De fait, de l’introduction de puces 5G dans les vaccins à la prophétie de l’adoubement de Donald Trump le 20 janvier, en passant par le déni précoce de toute possibilité de deuxième ou de troisième vague épidémique, les exemples d’affirmations conspirationnistes péremptoires ayant fait pschitt ne manquent pas. Mais elles sont passées sous silence désormais, à quelques exceptions près, comme la chaîne QAnon Les DéQodeurs, qui admet s’être trompée pour le 20 janvier. Cela ne l’a pas empêchée de consacrer un live entier, mi-avril, à toutes les évolutions de l’actualité leur ayant donné raison – selon eux.

Une posture

Plus en profondeur, le discours selon lequel les complotistes auraient raison depuis le début relève en fait d’une posture, estime Emmanuelle Danblon. « Ils construisent un éthos, c’est-à-dire une manière de se présenter en public, qui consiste à toujours être dans la certitude, ne jamais douter.
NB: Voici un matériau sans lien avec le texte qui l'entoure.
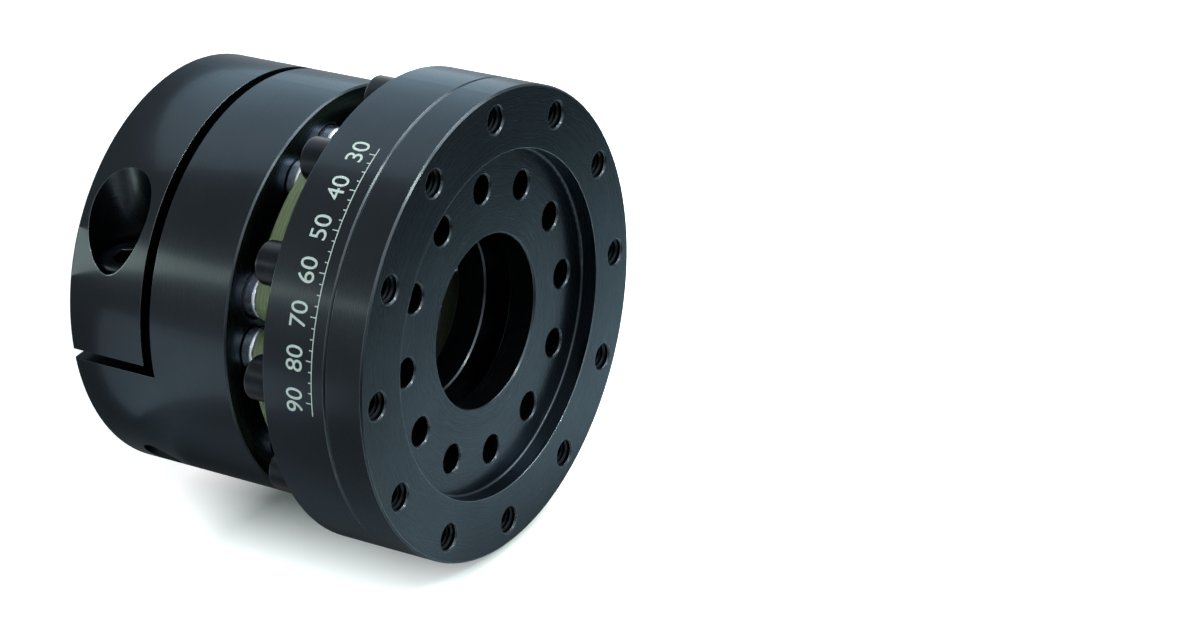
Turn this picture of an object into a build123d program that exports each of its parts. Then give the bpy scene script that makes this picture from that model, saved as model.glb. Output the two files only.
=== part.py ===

En période de pandémie, c’est très rassurant, et il y a un jeu de miroir inversé envers ceux qui aident à développer l’esprit critique, les scientifiques, les journalistes. Ils nous présentent comme démunis. C’est difficile à accepter, mais il le faut. »

« C’est la construction du raisonnement et la preuve qui doivent servir de juge de paix »

A travers ce discours, c’est aussi la question de la rigueur du raisonnement scientifique qui se pose. Car même quand un énoncé complotiste finit par être avéré, ce qui peut arriver, cela nous renseigne-t-il vraiment sur une capacité à analyser le réel ? « Au tir à l’arc, on peut atteindre la cible par hasard, comme on peut être un excellent archer et rater le mille. Ce qui est important ce n’est pas le résultat, mais la méthode », résume Samuel Buisseret. Et de donner l’exemple de ce bot (logiciel) Twitter, qui, au milieu de centaines de prédictions générées aléatoirement et toutes erronées, avait « prédit » les attentats du 13 novembre. C’est la démarche scientifique, la construction du raisonnement et la preuve qui doivent servir de juge de paix, explique M. Buisseret.

Ce « monstre qui sourit à notre porte », comme surnomme le complotisme Mme Danblon, a ainsi quelque chose à nous apprendre ou nous rappeler. « Il ne faut pas opposer des faibles, des imbéciles, à des malins, des courageux qui résisteraient au non-sens. C’est une fable que l’on se raconte pour se rassurer. » Le complotisme est plutôt un miroir de nos propres tentations :

« La science alimente elle aussi la machine à interprétation que nous sommes. Nous formulons des hypothèses, nous donnons du sens aux événements, et dans ce premier mouvement, nous sommes tous conspirationnistes. La différence, c’est que l’on essaie de mettre ces thèses au défi de la réalité, pour vérifier que l’on ne s’est pas trompé. »

Le complotisme a ainsi rarement raison pour de bonnes raisons. Sauf quand il nous rappelle l’importance de savoir avoir tort.